Clothing in Hellenistic Miletus followed broad Greek patterns while reflecting wealth, occupation, age, gender, and season. Wool was the most common textile, with linen also used, especially for lighter garments. Men might wear a chiton with a himation or cloak, while workers adjusted clothing for mobility, tying garments higher or using shorter tunics during labor. Women wore chitons, peploi, himatia, veils, belts, and pins, with fabric arranged to signal modesty, status, and occasion. Children wore simpler garments, and infants were wrapped in cloth bands. Sandals, boots, broad hats, traveling cloaks, and rain coverings helped people deal with rough streets, fields, ships, and changing weather.

Materials moved through household economies for a long time before being discarded. Wool was washed, carded, spun, dyed, woven, cut, mended, and reused. Dyes could produce bright colors for those who could pay, while many everyday garments were undyed, simply colored, or faded from use. Jewelry, hairnets, pins, brooches, wreaths, perfume, and fine sandals marked wealth or ritual participation. Working clothes were valued for toughness and repairability, and old garments became patches, bedding, wrappings, or cleaning cloths. Textile care was daily labor: airing, brushing, washing, fulling, folding, storing against pests, and protecting better garments from smoke, damp, and oil.

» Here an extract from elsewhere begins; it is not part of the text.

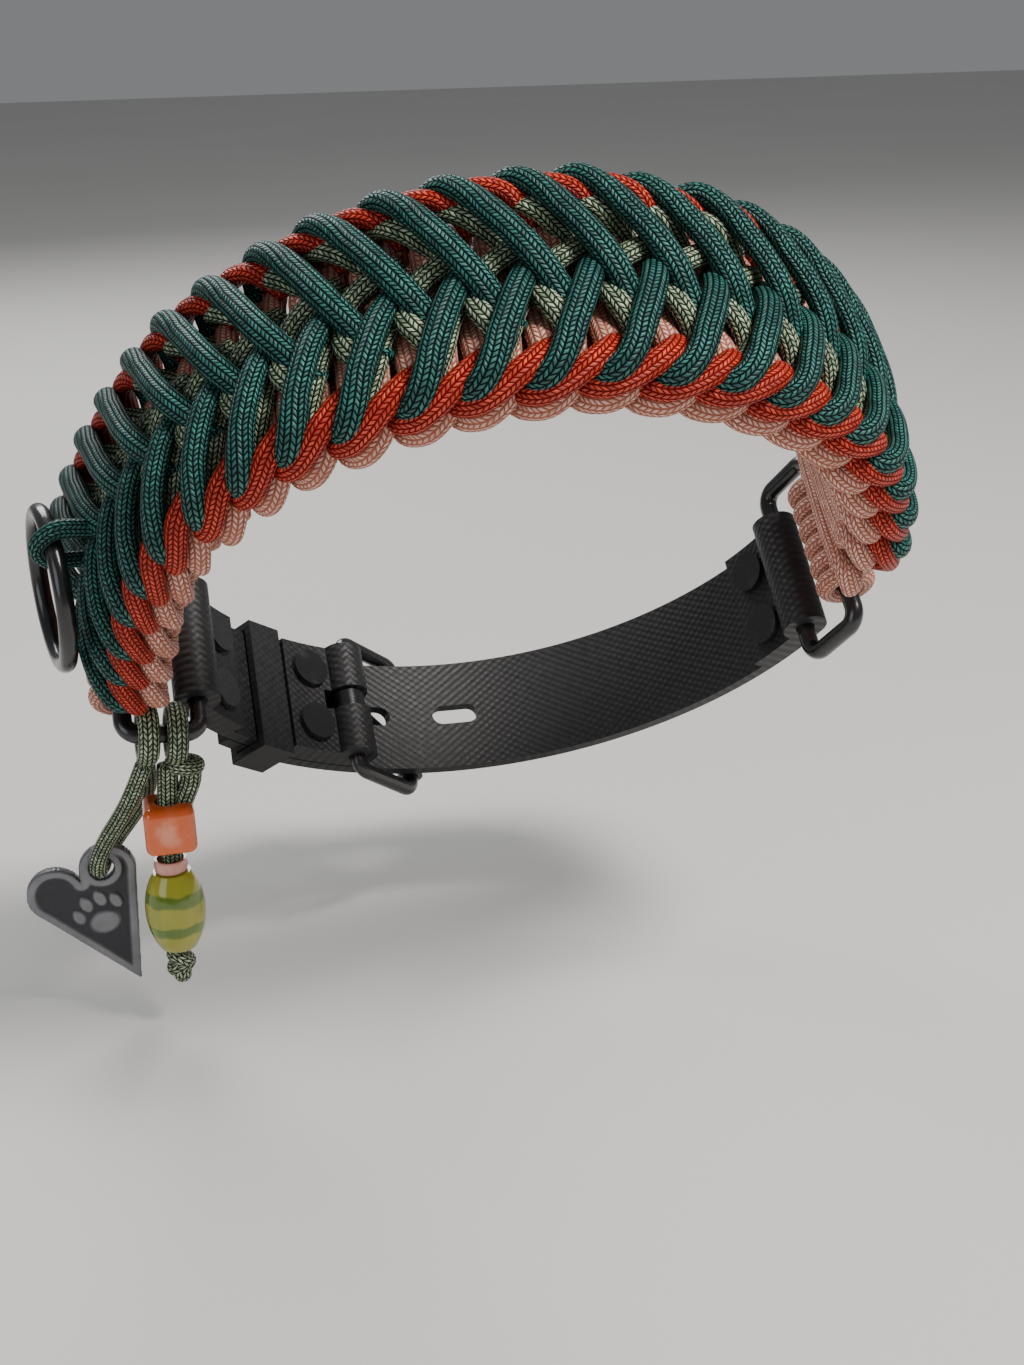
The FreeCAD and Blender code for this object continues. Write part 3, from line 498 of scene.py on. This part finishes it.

Daily life in Hellenistic Miletus joined the routines of a planned Greek city with the demands of a working harbor and fertile river plain. Its households depended on grain, water, cloth, tools, and exchange, while its public spaces gave shape to civic identity, worship, work, and social contact. The result was an urban life built from repeated practical acts: carrying, measuring, repairing, weaving, cooking, trading, and maintaining ties across neighborhood, countryside, sanctuary, and sea.